Vient ensuite l’engagement personnel du président Biden en faveur de la sécurité d’Israël, cimenté au cours de décennies de rapports étroits avec les dirigeants israéliens. Ceci explique en partie la raison pour laquelle son Administration est si réticente au changement, malgré le défi qui lui est lancé par Netanyahu qui ignore ses demandes d’éviter une offensive à Rafah et d’élargir l’acheminement de l’aide humanitaire à Gaza. Sur ce point, l’Administration Biden est convaincue que la conditionnalité de l’aide militaire ne fonctionnera pas comme un levier sur la coalition d’extrême droite au pouvoir en Israël, qui galvanise ses partisans en défiant Washington et en ignorant ses demandes,
La détermination de Biden à maintenir le flux d’armes vers Israël s’explique également par les exigences de la campagne électorale de la présidentielle de novembre, où il est candidat à sa réélection. La Maison Blanche craint que punir Netanyahu ne le pousse à venir aux Etats-Unis lors d’une année d’élection présidentielle pour faire cause commune avec r et accuser Biden d’avoir trahi Israël face au terrorisme, s’aliénant les électeurs juifs pro-israéliens. Netanyahu a fait de même avec l’ancien président Barack Obama en 2015 lorsque les républicains l’ont invité à s’adresser à une session conjointe du Congrès. Le président actuel de la Chambre des représentants, le républicain Michael Johnson, a déclaré qu’il prévoyait d’inviter à nouveau Netanyahu au plus fort d’une campagne électorale dans laquelle le dirigeant israélien favorise clairement Donald Trump.

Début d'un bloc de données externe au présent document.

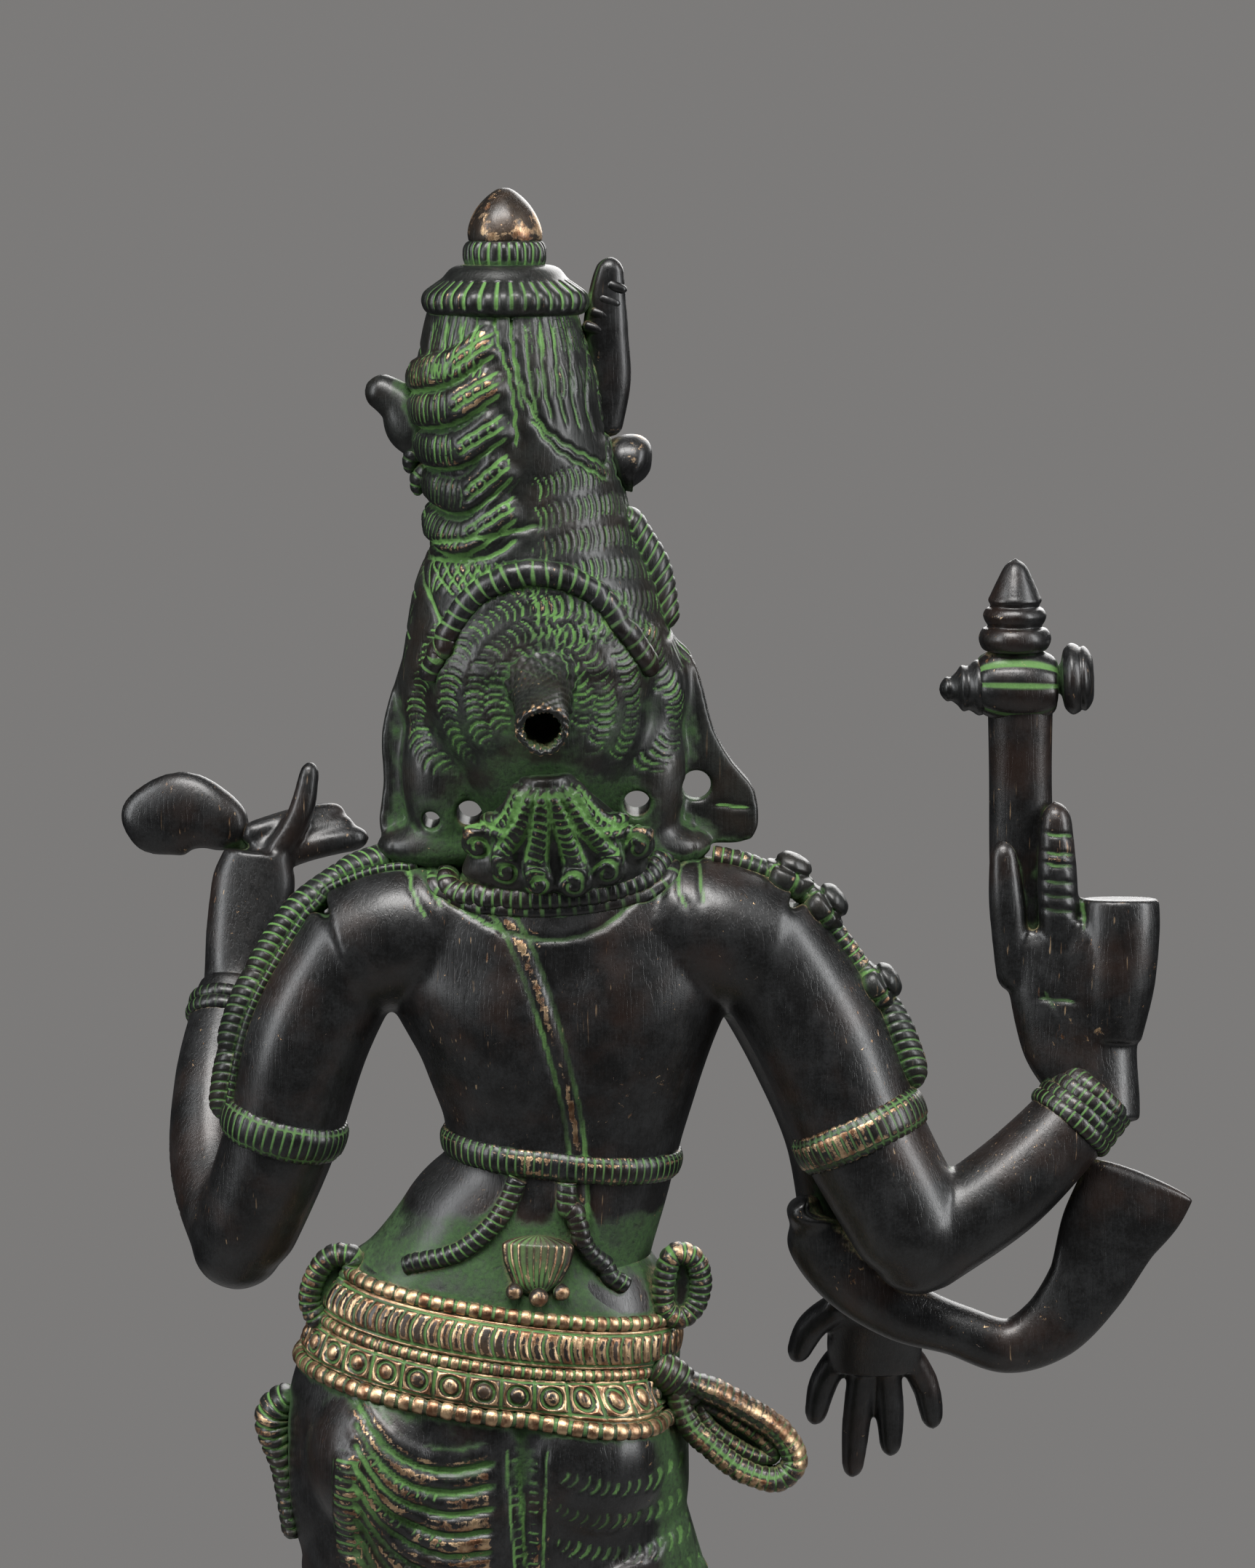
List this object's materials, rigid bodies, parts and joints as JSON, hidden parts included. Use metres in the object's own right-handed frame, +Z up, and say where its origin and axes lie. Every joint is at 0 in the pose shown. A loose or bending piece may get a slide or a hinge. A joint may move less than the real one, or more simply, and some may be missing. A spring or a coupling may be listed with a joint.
{
  "type": "brass temple figure on lotus pedestal",
  "caption": "Standing cast brass temple figure, half male and half female, with tall matted-hair crown, raised axe, held flower and fish-tailed scarf, tenoned into a lotus pedestal.",
  "frame": {"origin": "middle of the plinth's underside, on the surface it stands on", "axes": "+Z up; the figure faces -Y; +X towards the figure's own left, which is the viewer's right in a front view"},
  "size_m": [0.1568, 0.0954, 0.3504],
  "materials": {
    "dark_patina": "near-black satin patina on brass, rubbed through at high spots",
    "verdigris_relief": "dark patina with green corrosion in every groove",
    "rubbed_brass": "patina rubbed back to warm satin brass on the raised parts",
    "pedestal_bronze": "dark satin patina with green in the petal grooves"
  },
  "bodies": {
    "root": {"arch_cord": "verdigris_relief", "axe_finial": "rubbed_brass", "axe_head": "dark_patina", "axe_shaft": "dark_patina", "chest_necklace": "dark_patina", "crown": "verdigris_relief", "crown_blade": "dark_patina", "crown_braid": "verdigris_relief", "crown_collar": "verdigris_relief", "crown_crescent": "verdigris_relief", "crown_finial": "rubbed_brass", "crown_knob": "dark_patina", "crown_ring": "verdigris_relief", "fan_clasp": "rubbed_brass", "foot_plate": "dark_patina", "girdle_bead_row_lower": "rubbed_brass", "girdle_bead_row_middle": "rubbed_brass", "girdle_bead_row_upper": "rubbed_brass", "girdle_crescent_band": "rubbed_brass", "girdle_panel_band": "rubbed_brass", "halo_peg": "dark_patina", "head": "dark_patina", "held_lily": "dark_patina", "hips": "dark_patina", "left_anklet": "dark_patina", "left_arm": "dark_patina", "left_armlet": "dark_patina", "left_back_cord": "dark_patina", "left_bracelet": "dark_patina", "left_ear_wing": "verdigris_relief", "left_hand": "dark_patina", "left_hem_wing": "verdigris_relief", "left_hip_loop": "verdigris_relief", "left_leg_skirt": "verdigris_relief", "left_shoulder_tassels": "verdigris_relief", "lotus_seat": "pedestal_bronze", "nape_locks": "verdigris_relief", "necklace": "verdigris_relief", "plinth": "pedestal_bronze", "right_anklet": "dark_patina", "right_back_cord": "dark_patina", "right_ear_wing": "verdigris_relief", "right_front_arm": "dark_patina", "right_front_bracelet": "dark_patina", "right_front_hand": "dark_patina", "right_hip_loop": "verdigris_relief", "right_leg": "dark_patina", "right_rear_arm": "dark_patina", "right_rear_armlet": "dark_patina", "right_rear_bracelet_lower": "dark_patina", "right_rear_bracelet_upper": "dark_patina", "right_rear_hand": "dark_patina", "right_sash_loop": "rubbed_brass", "right_short_cloth": "verdigris_relief", "right_shoulder_strap": "verdigris_relief", "sacred_thread": "dark_patina", "scarf": "dark_patina", "torso": "dark_patina", "waist_cord": "dark_patina"}
  },
  "joints": []
}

Le maintien de l’aide militaire à l’Etat hébreu est une condition sine qua non pour s’assurer le soutien électoral des puissants groupes d’intérêts pro-israéliens, dont le plus important est l’American Israel Public Affairs Committee (AIPAC), qui dépense des dizaines de millions de dollars pendant ce cycle électoral pour renverser les démocrates qu’il considère comme insuffisamment pro-Israël. L’AIPAC, aux côtés des républicains du Congrès et de plusieurs démocrates, s’oppose à toute condition que l’Administration serait tentée d’imposer à l’assistance militaire à Israël.
La persistance de Biden à aider militairement Israël a aliéné la communauté arabo-américaine, d’autres minorités et les jeunes démocrates progressistes et, par conséquent, a compromis ses chances de remporter au moins le principal Etat pivot du Michigan, et avec lui peut-être toute l’élection présidentielle. Un revirement de politique maintenant ne garantirait pas de récupérer ces votes. En même temps, un tel changement risquerait d’aliéner les éléments pro-israéliens de la coalition démocrate, qui forment un puissant groupe composé principalement de juifs américains. Ceux-ci, bien que souhaitant un gouvernement autre que celui de Netanyahu, restent attachés à un soutien inconditionné à Israël.